Emil Kostadinov célèbre son but face à la France (1-2) qui envoie la Bulgarie à la Coupe du monde 1994 et élimine les Bleus. | PASCAL GUYOT / AFP

C’est évidemment lui, le véritable responsable. C’est lui qui appelle la passe de son coéquipier, Lubos Penev. C’est lui qui se défait d’Alain Roche et qui emmène le ballon. C’est lui qui frappe juste avant que Laurent Blanc ne s’écrase au sol pour l’en empêcher. C’est lui qui fusille Bernard Lama. C’est lui, Emil Kostadinov, qui qualifie son pays, la Bulgarie, au dépend de la France, pour la Coupe du monde 1994 aux Etats-Unis.

Ce 17 novembre 1993, Emil Kostadinov n’a pourtant pas de raison de faire trembler les Bleus et leur armada offensive. Cantona forge sa légende à Manchester, Jean-Pierre Papin, Ballon d’Or 1991, enchaîne les titres nationaux (4 avec l’Olympique de Marseille, 1 avec le Milan AC) et David Ginola est en pleine bourre au PSG, avec lequel il sera champion de France en fin de saison.

Côté bulgare, c’est plutôt sur Hristo Stoitchkov que les regards se posent. Le numéro 8, membre de la « dream team » de Johan Cruyff, qui a remporté la première Ligue des Champions de l’histoire du FC Barcelone en 1992, avait déjà marqué lors de la défaite française au match aller (2-0). A ses côtés, Kostadinov donc et Penev. Les trois attaquants ont passé cinq saisons ensemble (6 pour Kostadinov et Stoitchkov) au CSKA Sofia entre 1984 et 1989. Avec eux, le club a remporté trois fois le championnat bulgare et quatre coupes nationales.

Ginola dans les tribunes

« Kostadinov, on le connaissait de nom mais c’est tout. Le foot était moins médiatisé. On savait quand même qu’il était rapide, donc on n’avait pas de raison d’être surpris. » Jean-Luc Dogon peut se permettre de dire « on ».
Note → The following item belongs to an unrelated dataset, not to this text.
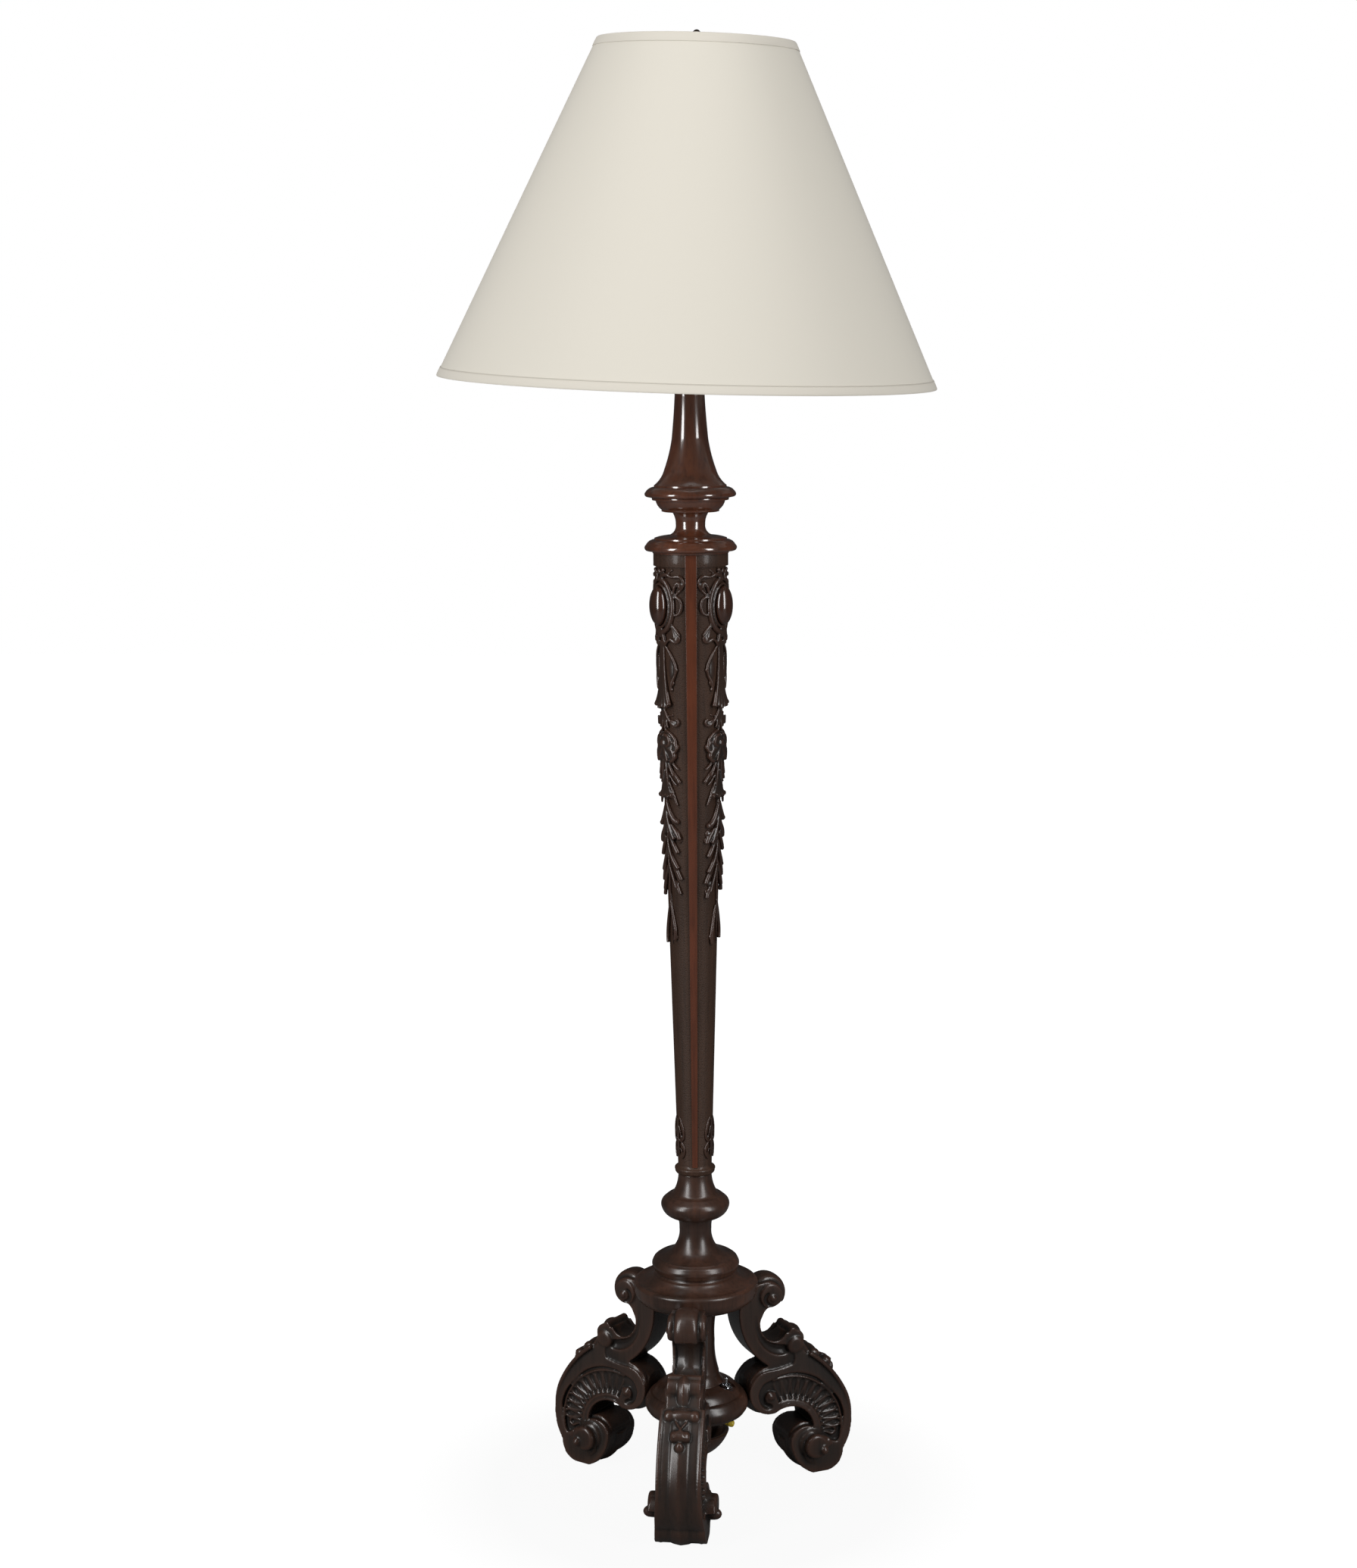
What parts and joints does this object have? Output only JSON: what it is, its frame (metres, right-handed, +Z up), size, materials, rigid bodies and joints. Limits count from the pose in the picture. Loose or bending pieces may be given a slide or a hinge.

Le défenseur central des Girondins de Bordeaux aurait dû être sur la feuille de match ce soir-là. « Je devais être remplaçant mais je me suis blessé la veille. On a fait un test avant le match et j’ai préféré ne pas prendre de risque au cas où je devrais rentrer relativement tôt. » Dogon déclare forfait mais il faut bien le remplacer : « D’après ce que j’avais compris, c’est David [Ginola] qui devait être en tribune. » Tant pis pour Dogon, tant mieux pour Ginola. Quoi que. « Si j’avais joué, peut-être qu’on aurait perdu sur un plus gros score, peut-être qu’on aurait gagné. On ne peut pas savoir. »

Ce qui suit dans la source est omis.